La diversità di questi due turismi e dei luoghi da essi costruiti si rispecchiava bene

iconograficamente nei due locali-simbolo della Capannina e del Piper (la prima ancora esistente e il secondo trasformato dalla moda).è ovvio che i due modelli persistono anche in funzione della diversità del territorio amministrativo, il primo piccolo (9 kmq), con poche migliaia di abitanti (7.700) e, nell'insieme, semplice e specializzato, il secondo più grande (32 kmq) con decine di migliaia di abitanti (63.400) e una complessità da città con economia diversificata; è comunque un fatto che il primo si dimostra di buona stabilità nel tempo (cambia la provenienza dei clienti -dagli USA, al NordEuropa alla Russia- ma il guadagno resta) mentre il secondo sembra più soggetto alla congiuntura economica e meteorologica: è opinione corrente, infatti, che la perdita di quest'anno vada imputata, oltre che alla crisi, anche al maltempo. 

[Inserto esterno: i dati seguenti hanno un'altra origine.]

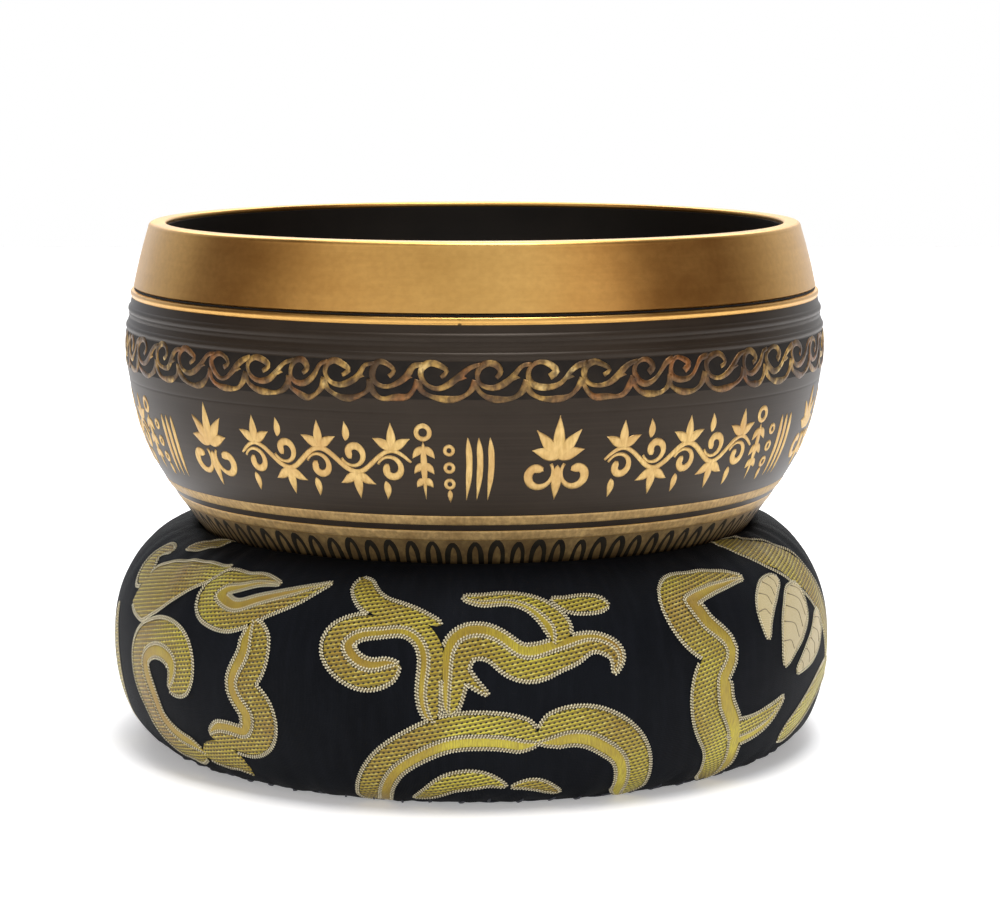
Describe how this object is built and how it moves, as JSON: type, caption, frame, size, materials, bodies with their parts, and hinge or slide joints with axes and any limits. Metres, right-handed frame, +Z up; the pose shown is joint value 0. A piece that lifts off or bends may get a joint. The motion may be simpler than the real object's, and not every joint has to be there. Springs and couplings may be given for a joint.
{
  "type": "singing bowl",
  "caption": "Turned brass singing bowl with a dark lacquered, ornamented wall, resting in the dent of a stuffed brocade ring cushion and free to lift off it.",
  "frame": {"origin": "on the table, at the centre of the cushion's underside", "axes": "+Z up along the bowl's axis; the cushion's sewn join is at the back, on +Y; -Y is the front"},
  "size_m": [0.1576, 0.1582, 0.113],
  "materials": {
    "polished_brass": "turned and softly polished",
    "dark_lacquer": "thin glossy brown-black lacquer",
    "inside_lacquer": "satin brown-black lacquer",
    "navy_gold_brocade": "navy satin ground with woven gold motifs",
    "navy_cotton": "plain weave cotton",
    "cotton_wadding": "loose cotton stuffing",
    "sewing_thread": "navy sewing thread"
  },
  "bodies": {
    "cushion": {"brocade_cover": "navy_gold_brocade", "base_cloth": "navy_cotton", "filling_ring": "cotton_wadding", "outer_seam_stitches": "sewing_thread", "inner_seam_stitches": "sewing_thread", "back_seam_stitches": "sewing_thread"},
    "bowl": {"bowl_shell": "polished_brass", "wall_lacquer": "dark_lacquer", "foot_line_lacquer": "dark_lacquer", "base_lacquer": "dark_lacquer", "inside_lacquer": "inside_lacquer"}
  },
  "joints": [
    {"name": "bowl_lift", "type": "slide", "parent": "cushion", "child": "bowl", "axis": [0, 0, 1], "range_m": [0, 0.06]}
  ]
}
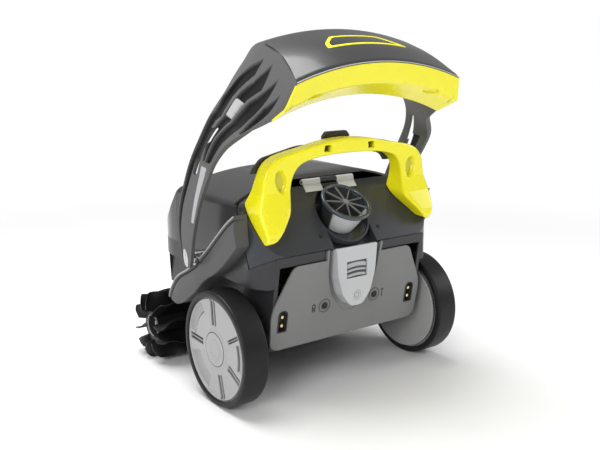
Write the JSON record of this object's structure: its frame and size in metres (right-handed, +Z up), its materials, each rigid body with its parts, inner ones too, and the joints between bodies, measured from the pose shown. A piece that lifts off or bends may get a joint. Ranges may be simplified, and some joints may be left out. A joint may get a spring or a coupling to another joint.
{
  "type": "robotic pool cleaner",
  "caption": "Cordless robotic pool cleaner with driven wheels, bladed front roller, jet nozzle in a hinged rear hatch, carry handle and tall swinging float arch.",
  "frame": {"origin": "floor point under the middle of the machine's length and width", "axes": "+Y forward, +X to the right seen from behind, +Z up"},
  "size_m": [0.432, 0.4206, 0.565],
  "materials": {
    "battery_wrap": "blue sleeve",
    "black_gloss": "gloss black",
    "board_green": "green board",
    "brass": "gold-plated contact",
    "dark_plastic": "satin dark charcoal",
    "grey_plastic": "mid grey matte",
    "inner_plastic": "inner black plastic",
    "lens": "clear lens",
    "light_grey": "light silver-grey",
    "mesh_fabric": "fine filter mesh",
    "rubber": "black rubber",
    "steel": "bright steel",
    "tyre": "black tyre rubber",
    "white_nylon": "natural nylon",
    "yellow_plastic": "gloss lemon yellow"
  },
  "bodies": {
    "hull": {"lower_housing": "dark_plastic", "rear_panel": "grey_plastic", "top_cover": "grey_plastic", "front_hood": "black_gloss", "cover_knuckle": "dark_plastic", "hinge_pin": "steel", "pump_shroud": "inner_plastic", "pump_motor": "inner_plastic", "filter_frame": "light_grey", "filter_mesh": "mesh_fabric", "inlet_duct": "inner_plastic", "flap_pin": "steel", "battery_case": "inner_plastic", "battery_cells": "battery_wrap", "control_box": "inner_plastic", "control_board": "board_green", "latch_plate": "light_grey", "release_spring": "steel", "seam_pins": "steel", "roller_brackets": "grey_plastic", "wheel_axles": "steel", "wheel_bushes": "white_nylon", "gear_covers": "light_grey", "drive_motors": "inner_plastic", "pivot_pins": "steel", "contact_bezels": "dark_plastic", "status_lenses": "lens", "contact_pins": "brass", "fender_left": "grey_plastic", "fender_right": "grey_plastic"},
    "hatch": {"deck": "dark_plastic", "carry_handle": "yellow_plastic", "handle_liner": "dark_plastic", "nozzle_cup": "light_grey", "nozzle_grille": "dark_plastic", "hinge_strips": "light_grey", "deck_screws": "steel", "trigger_spring": "steel"},
    "trigger": {"handle_trigger": "dark_plastic"},
    "button": {"release_button": "grey_plastic"},
    "power": {"power_key": "light_grey"},
    "wheel_left": {"tyre_left": "tyre", "wheel_hub_left": "light_grey", "ring_gear_left": "white_nylon", "wheel_cap_left": "light_grey"},
    "wheel_right": {"tyre_right": "tyre", "wheel_hub_right": "light_grey", "ring_gear_right": "white_nylon", "wheel_cap_right": "light_grey"},
    "pinion_left": {"drive_pinion_left": "white_nylon"},
    "pinion_right": {"drive_pinion_right": "white_nylon"},
    "roller": {"roller_shaft": "steel", "roller_tubes": "dark_plastic", "roller_blades": "rubber"},
    "jet": {"propeller": "white_nylon"},
    "flap": {"inlet_flap": "rubber"},
    "arch": {"arch_shell": "dark_plastic", "arch_liner": "yellow_plastic", "arm_left": "grey_plastic", "arm_right": "grey_plastic"}
  },
  "joints": [
    {"name": "hatch_hinge", "type": "hinge", "parent": "hull", "child": "hatch", "pos_m": [0, -0.08, 0.33], "axis": [-1, 0, 0], "range_deg": [0, 55]},
    {"name": "trigger_slide", "type": "slide", "parent": "hatch", "child": "trigger", "axis": [0, -1, 0], "range_m": [0, 0.004], "stiffness_N_per_m": 900, "springref_m": -0.001, "deforming": ["trigger_spring"]},
    {"name": "button_slide", "type": "slide", "parent": "hull", "child": "button", "axis": [0, 1, 0], "range_m": [0, 0.003], "stiffness_N_per_m": 900, "springref_m": -0.001, "deforming": ["release_spring"]},
    {"name": "key_push", "type": "slide", "parent": "hull", "child": "power", "axis": [0, 1, 0], "range_m": [0, 0.001], "stiffness_N_per_m": 900, "springref_m": -0.001},
    {"name": "wheel_left_spin", "type": "hinge", "parent": "hull", "child": "wheel_left", "pos_m": [-0.195, -0.08, 0.09], "axis": [1, 0, 0], "continuous": true},
    {"name": "wheel_right_spin", "type": "hinge", "parent": "hull", "child": "wheel_right", "pos_m": [0.195, -0.08, 0.09], "axis": [1, 0, 0], "continuous": true},
    {"name": "pinion_left_spin", "type": "hinge", "parent": "hull", "child": "pinion_left", "pos_m": [-0.195, -0.05887, 0.12973], "axis": [1, 0, 0], "continuous": true},
    {"name": "pinion_right_spin", "type": "hinge", "parent": "hull", "child": "pinion_right", "pos_m": [0.195, -0.05887, 0.12973], "axis": [1, 0, 0], "continuous": true},
    {"name": "roller_spin", "type": "hinge", "parent": "hull", "child": "roller", "pos_m": [0, 0.152, 0.06], "axis": [1, 0, 0], "continuous": true},
    {"name": "jet_spin", "type": "hinge", "parent": "hull", "child": "jet", "pos_m": [0, -0.09584, 0.2477], "axis": [0, -0.5255, 0.8508], "continuous": true},
    {"name": "flap_swing", "type": "hinge", "parent": "hull", "child": "flap", "pos_m": [0, 0.065, 0.0605], "axis": [-1, 0, 0], "range_deg": [0, 60]},
    {"name": "arch_swing", "type": "hinge", "parent": "hull", "child": "arch", "pos_m": [0, 0, 0.214], "axis": [-1, 0, 0], "range_deg": [0, 50]}
  ],
  "couplings": [
    {"joint": "pinion_left_spin", "follows": "wheel_left_spin", "ratio": 4},
    {"joint": "pinion_right_spin", "follows": "wheel_right_spin", "ratio": 4}
  ]
}
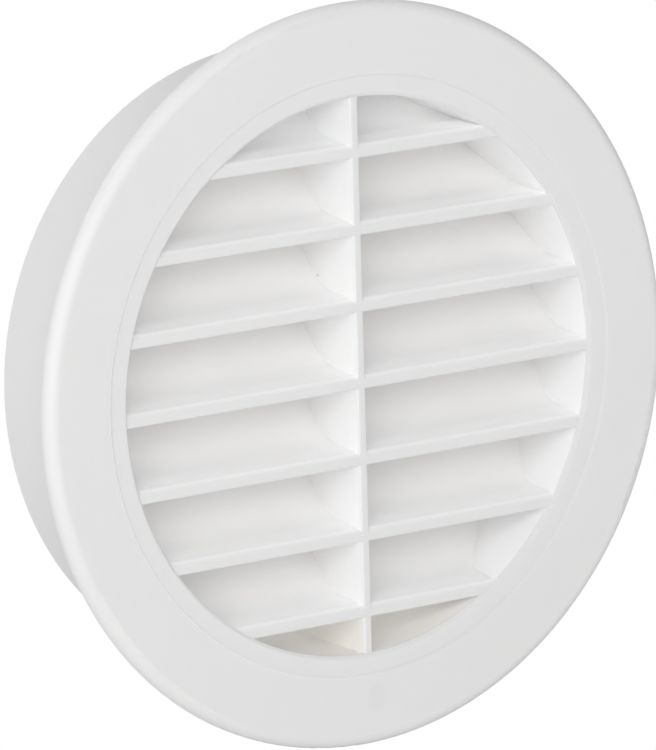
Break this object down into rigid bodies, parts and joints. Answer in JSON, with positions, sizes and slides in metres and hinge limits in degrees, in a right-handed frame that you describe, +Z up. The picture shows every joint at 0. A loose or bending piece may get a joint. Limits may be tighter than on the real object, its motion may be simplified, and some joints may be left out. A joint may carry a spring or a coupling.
{
  "type": "round vent grille",
  "caption": "Round wall vent grille: a flange with a rounded rim, concave fixed louvres tied by an upright middle bar, and a plain spigot behind it that slides into a round duct.",
  "frame": {"origin": "on the spigot's axis, in the plane of the flange's back, where the grille meets the wall", "axes": "+Y along the spigot's axis into the duct, so the louvres face -Y; +Z up, the way the blades rise towards the duct; X along the blades"},
  "size_m": [0.118, 0.0276, 0.118],
  "materials": {
    "grille_plastic": "satin white moulded plastic"
  },
  "bodies": {
    "root": {"vent_grille": "grille_plastic"}
  },
  "joints": []
}
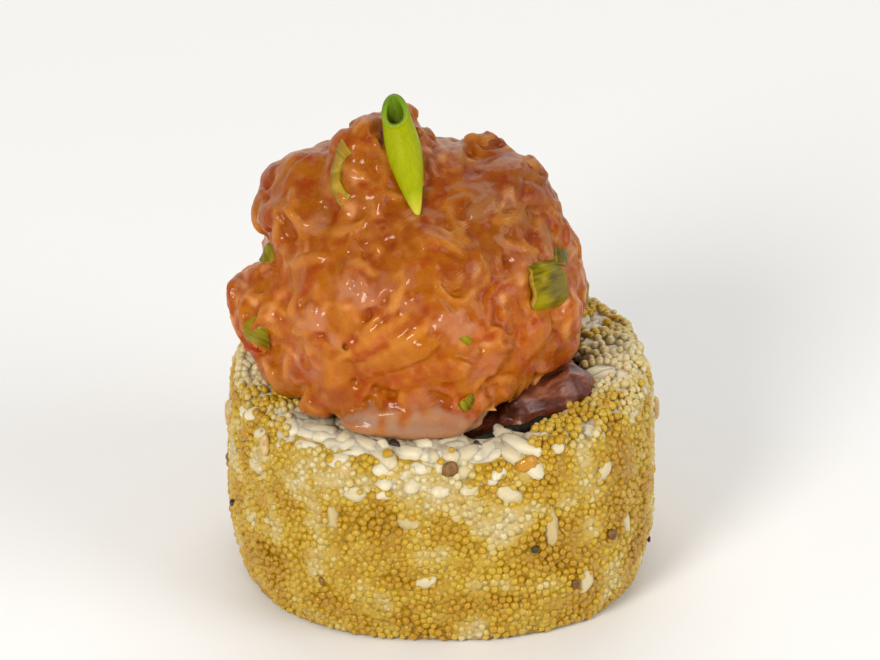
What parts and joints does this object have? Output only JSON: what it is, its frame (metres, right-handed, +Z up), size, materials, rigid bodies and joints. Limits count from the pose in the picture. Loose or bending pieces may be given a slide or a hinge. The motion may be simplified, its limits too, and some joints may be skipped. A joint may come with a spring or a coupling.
{
  "type": "spicy tuna roll piece",
  "caption": "Inside-out sushi roll piece coated in fish roe, standing on its cut face, topped with chopped spicy tuna and a scallion slice.",
  "frame": {"origin": "centre of the flat cut face that the piece stands on, under the middle of its bounding box", "axes": "+Z up, along the roll's axis; +X to the right; -Y to the front, the side that shows the filling"},
  "size_m": [0.0448, 0.0446, 0.0538],
  "materials": {
    "cooked_rice": "satin",
    "fish_roe": "satin",
    "nori_sheet": "satin",
    "raw_tuna": "gloss",
    "spicy_tuna": "gloss",
    "scallion": "satin"
  },
  "bodies": {
    "root": {"rice": "cooked_rice", "roe_coat": "fish_roe", "nori": "nori_sheet", "tuna_filling": "raw_tuna", "tartare_mound": "spicy_tuna", "scallion_slice": "scallion"}
  },
  "joints": []
}
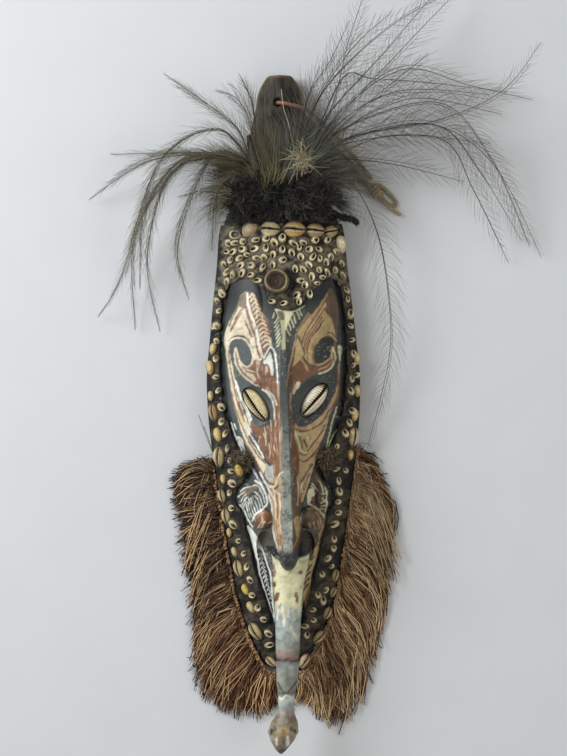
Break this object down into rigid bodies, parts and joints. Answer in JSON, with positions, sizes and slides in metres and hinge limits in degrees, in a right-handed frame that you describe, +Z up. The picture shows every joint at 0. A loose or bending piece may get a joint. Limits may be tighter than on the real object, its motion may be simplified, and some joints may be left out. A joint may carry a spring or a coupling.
{
  "type": "wall mask",
  "caption": "Long-nosed carved and painted wooden spirit mask with a shell-set paste rim, cowrie eyes, feather tufts, fibre fringes and a hanging cord; it lies face up.",
  "frame": {"origin": "on the ground under the middle of the mask, without its cord, as it lies face up on its back", "axes": "+X to the right as the viewer sees the face, +Y towards the hanging tab, +Z up, out of the face"},
  "size_m": [0.4366, 0.7284, 0.0794],
  "materials": {
    "wood": "painted carved wood, worn",
    "paste": "dark dried clay and resin paste",
    "shell": "cream to yellow sea shell",
    "fur": "black matted fur",
    "feather": "dark quills and grey-olive down",
    "fibre": "dry plant fibre",
    "cord": "braided plant-fibre cord"
  },
  "bodies": {
    "root": {"mask_wood": "wood", "shell_paste": "paste", "eye_left": "shell", "eye_right": "shell", "brow_cowrie_1": "shell", "brow_cowrie_2": "shell", "brow_cowrie_3": "shell", "brow_cowrie_4": "shell", "brow_cowrie_5": "shell", "brow_cowrie_6": "shell", "brow_cowrie_7": "shell", "rim_cowrie_left_1": "shell", "rim_cowrie_left_2": "shell", "rim_cowrie_left_3": "shell", "rim_cowrie_left_4": "shell", "rim_cowrie_left_5": "shell", "rim_cowrie_left_6": "shell", "rim_cowrie_left_7": "shell", "rim_cowrie_left_8": "shell", "rim_cowrie_left_9": "shell", "rim_cowrie_left_10": "shell", "rim_cowrie_left_11": "shell", "rim_cowrie_left_12": "shell", "rim_cowrie_left_13": "shell", "rim_cowrie_left_14": "shell", "rim_cowrie_left_15": "shell", "rim_cowrie_left_16": "shell", "rim_cowrie_left_17": "shell", "rim_cowrie_right_1": "shell", "rim_cowrie_right_2": "shell", "rim_cowrie_right_3": "shell", "rim_cowrie_right_4": "shell", "rim_cowrie_right_5": "shell", "rim_cowrie_right_6": "shell", "rim_cowrie_right_7": "shell", "rim_cowrie_right_8": "shell", "rim_cowrie_right_9": "shell", "rim_cowrie_right_10": "shell", "forehead_disc": "shell", "fur_band": "fur", "feather_tuft_left": "feather", "feather_tuft_right": "feather", "fringe_left": "fibre", "fringe_right": "fibre", "hanging_cord_front": "cord", "hanging_cord_back": "cord", "cord_knot": "cord"}
  },
  "joints": []
}
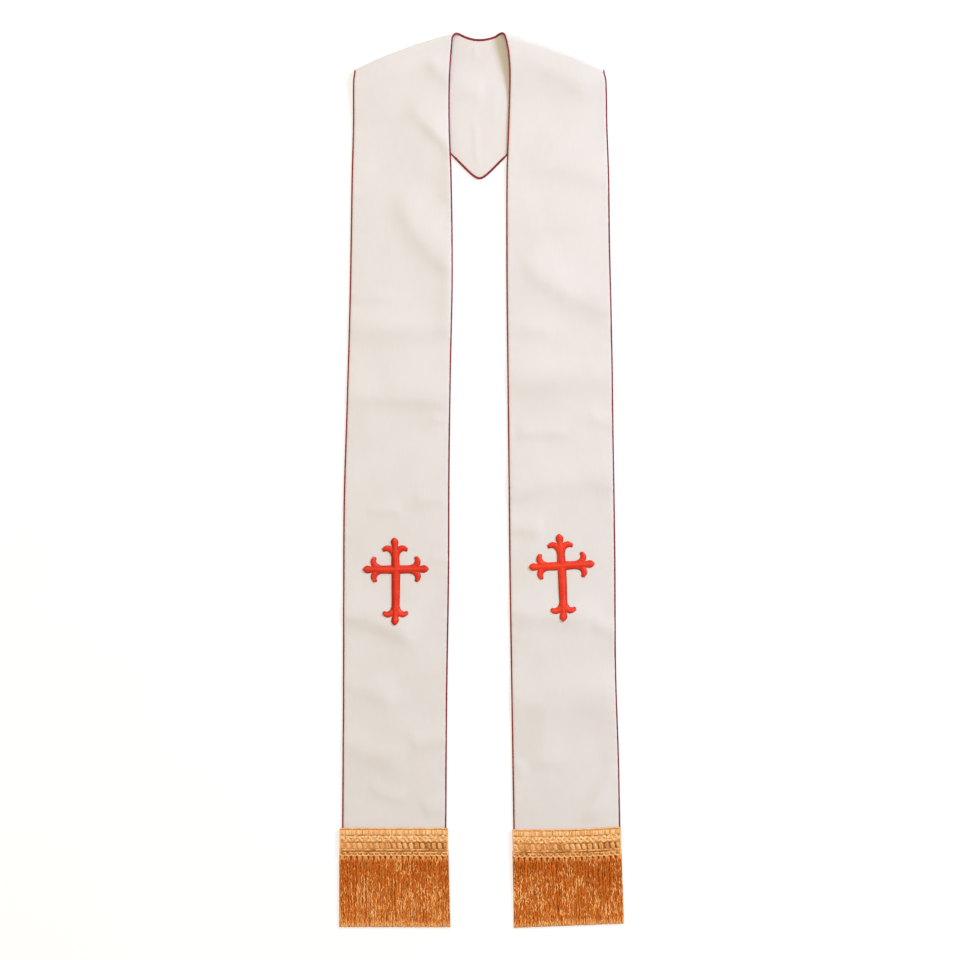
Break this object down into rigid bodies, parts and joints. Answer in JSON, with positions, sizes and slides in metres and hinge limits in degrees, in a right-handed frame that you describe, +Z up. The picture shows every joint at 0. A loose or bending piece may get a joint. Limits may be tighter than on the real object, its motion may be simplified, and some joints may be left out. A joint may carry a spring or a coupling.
{
  "type": "clerical stole",
  "caption": "Clerical stole laid flat: long lined fronts folded at the shoulders over a pointed back panel, with piped edges, embroidered crosses, gold braid and fringed hems.",
  "frame": {"origin": "on the surface that the stole lies on, under the middle of the whole stole", "axes": "+Y from the fringed hems to the neck, +Z up from the surface, +X to the right seen from above with the neck at the top"},
  "size_m": [0.3988, 1.2532, 0.0149],
  "materials": {
    "cloth": "matt ivory woven cloth",
    "piping": "wine-red satin drawn tight over a cord",
    "cross": "satin-stitched red thread",
    "braid": "gold gimp braid with a soft sheen",
    "fringe": "lustrous rayon threads, old gold"
  },
  "bodies": {
    "root": {"band_left": "cloth", "band_right": "cloth", "piping_inner": "piping", "piping_outer": "piping", "cross_left": "cross", "cross_right": "cross", "braid_left": "braid", "braid_right": "braid", "fringe_left": "fringe", "fringe_right": "fringe"}
  },
  "joints": []
}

In effetti, per quanto tutti si concordi sull'importanza del "tempo" quasi nessuno, poi, inserisce quest'ultimo tra i limiti ambientali di cui s'è parlato e non c'è, al momento, alcuna ingegneria che possa fermare o cambiare le condizioni meteo. Comincia a manifestarsi, invece, e si propone come un fattore di rischio non piccolo, il problema di comunicazione del meteo stesso. La comunicazione, intesa come pubblicizzazione di sé e delle proprie qualità, è nata insieme al turismo e perciò ha lunga esperienza, ma la rivoluzione contemporanea dei media e di internet non ne accresce soltanto diffusione e portata ma, frammentandola in tanti rapporti diretti "offerta del servizio-giudizio dell'utente", obbliga alla nascita di quei "garanti della verità" rappresentati dai certificatori o agenti pubblici (Emas, Ecolabel) o privati della qualità dei servizi turistici o perfino della comunicazione stessa. 

Ma nessuno garantisce la comunicazione del tempo e del maltempo. Sull'onda della moda diffusa dall'allarmismo climatico, dilaga una percezione del clima impazzito e degli eventi estremi, eccezionali ma quotidiani, che sicuramente non induce a muoversi e a far vacanza se il tempo non è più che sereno.  Sarebbe troppo lungo, pur se divertente, elencare le panzane e le assurdità "climatiche" narrate dai media, spesso col supporto o con l'intervista di esperti -o sedicenti tali-, a questo proposito; ma il divertimento cessa  quando da stampa, tv o rete web si passa ai documenti di governo in cui si recepiscono le piacevolezze di cui sopra, perché allora diventa facile immaginare il danno che ne può derivare in termini territoriali, anche per il turismo: un danno  maggiore di qualche diminuzione congiunturale di turisti  per il maltempo. 

Mi limito ad un solo esempio di pochi anni fa. Nel gennaio 2007 un rapporto  sul clima (frutto del progetto GMes) adottato dalla Commissione Europea annunciava che entro i prossimi settant'anni gli effetti del riscaldamento globale (sommersione delle coste, desertificazione, riscaldamento dei mari, ecc.) avrebbero stravolto la tradizionale "periodica migrazione turistica nel vecchio Continente, la maggiore del globo" spostandola, insieme ai relativi 150 miliardi di euro, dal Mediterraneo  al Mare del Nord e al Baltico, le nuove Riviere.  Per fortuna l'attore economico (più accorto e meglio informato ?) non ha finora fatto proprio questo scenario dell'attore politico e non ha dirottato in tale direzione gli investimenti, anzi l'unica conseguenza mi pare sia stata lo spot televisivo di un'immobiliare che pubblicizzava delle villette sulle colline costiere marchigiane con lo slogan "la vostra casa delle vacanze, oggi in collina e domani sul mare".